The study acknowledges that he saved the life of one Jew, though he robbed her of some possessions, and alleges that he collaborated with the Nazis in the betrayal of 22 Jews in a nearby forest. 

Leszczynska says she is fighting the case not only for her right to “enjoy the remembrance of a deceased person” but her right also to “national pride and identity … to a fact-based history of World War II” and to “receive truthful information from historical research” paid for by her taxes. 

That wording suggests that this goes beyond an individual seeking dignity for her family’s reputation. And it does. 

She was urged to pursue the case by the Polish League Against Defamation, a body that is strongly aligned with the ruling populist-nationalist Law and Justice party (PiS), and has received generous state subsidies. 

Since PiS came to power in 2015 it has paid great attention to history, condemning an alleged “pedagogy of shame … of disgrace” that was “attacking Polishness, Polish values and traditions and Polish identity” in Poland’s educational institutions. 

It wants to replace it with “a pedagogy of pride” emphasising “Polish heroism” and “noble behaviour.”

These themes have been advanced by the Institute of National Remembrance (IPN) a body that has come under more direct political control since PiS came to power, described by critics as an increasingly sinister “ministry of memory.” 

In 2016 four PiS representatives replaced independent members of the IPN’s ruling body. 
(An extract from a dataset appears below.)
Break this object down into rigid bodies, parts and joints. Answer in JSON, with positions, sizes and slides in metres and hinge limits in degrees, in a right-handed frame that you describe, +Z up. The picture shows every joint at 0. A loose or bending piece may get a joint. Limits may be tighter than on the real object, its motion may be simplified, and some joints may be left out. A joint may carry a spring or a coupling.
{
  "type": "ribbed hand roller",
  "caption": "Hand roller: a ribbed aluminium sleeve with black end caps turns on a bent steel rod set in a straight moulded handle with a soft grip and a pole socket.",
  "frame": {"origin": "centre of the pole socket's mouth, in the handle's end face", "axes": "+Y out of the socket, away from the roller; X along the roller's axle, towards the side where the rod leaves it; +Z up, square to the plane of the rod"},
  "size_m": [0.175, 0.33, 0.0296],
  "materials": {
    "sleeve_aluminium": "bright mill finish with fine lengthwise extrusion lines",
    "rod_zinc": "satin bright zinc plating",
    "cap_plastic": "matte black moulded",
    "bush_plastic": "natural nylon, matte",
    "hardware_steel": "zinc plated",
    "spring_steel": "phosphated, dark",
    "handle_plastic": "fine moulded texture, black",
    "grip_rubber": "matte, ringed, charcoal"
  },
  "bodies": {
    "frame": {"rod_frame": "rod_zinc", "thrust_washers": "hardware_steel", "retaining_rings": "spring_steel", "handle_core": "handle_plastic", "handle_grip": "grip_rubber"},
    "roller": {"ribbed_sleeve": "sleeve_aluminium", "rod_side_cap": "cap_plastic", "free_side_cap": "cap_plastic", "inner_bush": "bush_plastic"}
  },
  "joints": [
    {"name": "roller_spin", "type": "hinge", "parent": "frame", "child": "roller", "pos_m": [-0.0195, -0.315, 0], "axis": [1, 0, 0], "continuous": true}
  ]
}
The following year IPN came under fire when it was discovered that the deputy director of its publishing office, had, as an independent publisher between 2009-14, reprinted works by Holocaust revisionist David Irving. IPN rejected calls for his dismissal. 
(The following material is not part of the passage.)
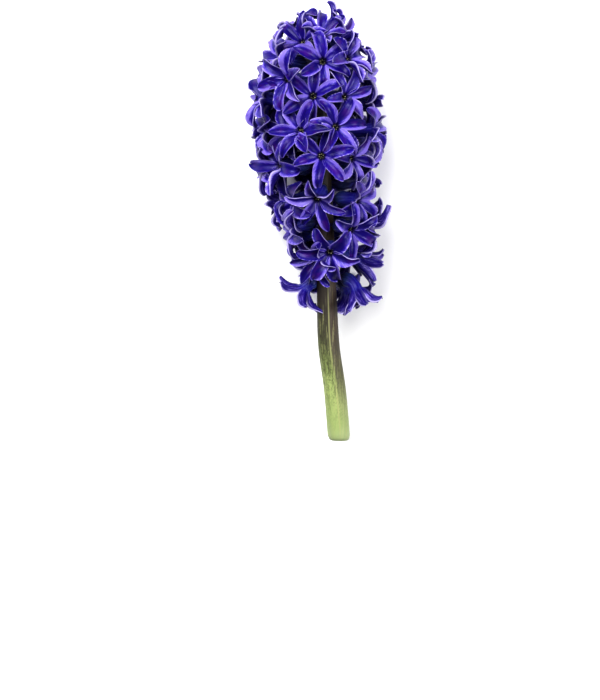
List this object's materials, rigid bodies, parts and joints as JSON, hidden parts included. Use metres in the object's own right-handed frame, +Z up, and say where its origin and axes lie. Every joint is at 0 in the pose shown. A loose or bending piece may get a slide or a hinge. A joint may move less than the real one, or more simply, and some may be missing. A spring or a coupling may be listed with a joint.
{
  "type": "hyacinth flower",
  "caption": "Picked hyacinth flower lying on its side: a dense spike of blue-violet star florets with curled-back tepals, on a thick, bare, cut stalk.",
  "frame": {"origin": "on the surface that the flower lies on, under the middle of the box round it", "axes": "+Y along the stalk towards the tip of the flower, +Z up, out of the side that the picture shows, +X to the right of the picture"},
  "size_m": [0.0826, 0.2746, 0.081],
  "materials": {
    "petals": "waxy satin, deep blue-violet with paler rims",
    "stalk": "smooth satin, purple-brown at the head fading to pale green at the cut"
  },
  "bodies": {
    "root": {"flower_head": "petals", "scape": "stalk"}
  },
  "joints": []
}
In February 2018 the Polish Teachers Union appealed to the media to stop using the term “pedagogy of shame,” which they argued was a cover for seeking “the denial of parts of historical knowledge.” 
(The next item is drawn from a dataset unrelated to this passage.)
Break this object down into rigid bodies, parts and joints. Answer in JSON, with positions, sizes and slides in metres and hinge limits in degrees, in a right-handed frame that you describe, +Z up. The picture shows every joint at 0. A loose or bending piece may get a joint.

This appeal came in the wake of PiS adopting an infamous law, drafted by a hardliner, seeking to criminalise those who talk and write of Polish complicity in the Holocaust. 

It was adopted by the Sejm (Polish parliament) on January 26 2018, the eve of Holocaust Memorial Day. 

That law was controversial for Poland’s close right-wing allies in the US and in Netanyahu’s Israel, and PiS were forced into a partial climbdown — reducing it to a civil rather than a criminal offence — hence the current libel case brought by an individual citizen. 

It has undoubtedly had a chilling impact on the work of historians, and those who have sought to withstand the pressure are condemned and abused as “traitors” and “falsifiers of history.”

Online newspaper articles about the libel case have attracted comments from readers such as: “…deport people who spit on Poland Poles”; “Jews attack Poland with the help of lies slander… they are a fifth column”; “take citizenship away from this liar”; “People like he [sic] should be loaded into the cattle cars and sent East where they belong”; “Kick this Jewish scum out of Poland.”

Rafal Pankowski of the Never Again Association, a Polish body monitoring racism and fascism, described the 2018 law as a “turning point” for Poland that “changed norms” and “opened the discursive space … to organise politically around anti-semitic tropes.” 

There are, he acknowledges, “few physical attacks on Jews in Poland” which he attributes to “few visible Jews walking the Polish streets,” but Never Again has documented “many acts of violence against … symbolic sites, such as Jewish cemeteries or monuments to the victims of the Holocaust” and a “high level of hate speech cases” since the 2018 law. 

Critical historians are right to view this current case as a dangerous attack on freedom of research, critical inquiry and free expression. 

If it succeeds, it could well herald a number of other civil cases, to the detriment not only of historians but to the foundations of a free society, which are increasingly dominated by nationalist-conservative norms, nurturing a revived anti-semitism alongside other bigotries against LGBT and women’s rights.  

And while attention has rightly focused on the significance of this libel case, under the radar, PiS recently appointed a new deputy education minister, Thomas Rymkowski, a former MP for the far-right Nationalist Movement coalition, who Rafal Pankowski describes as “notorious for extremely hostile statements about minorities, including Jews.”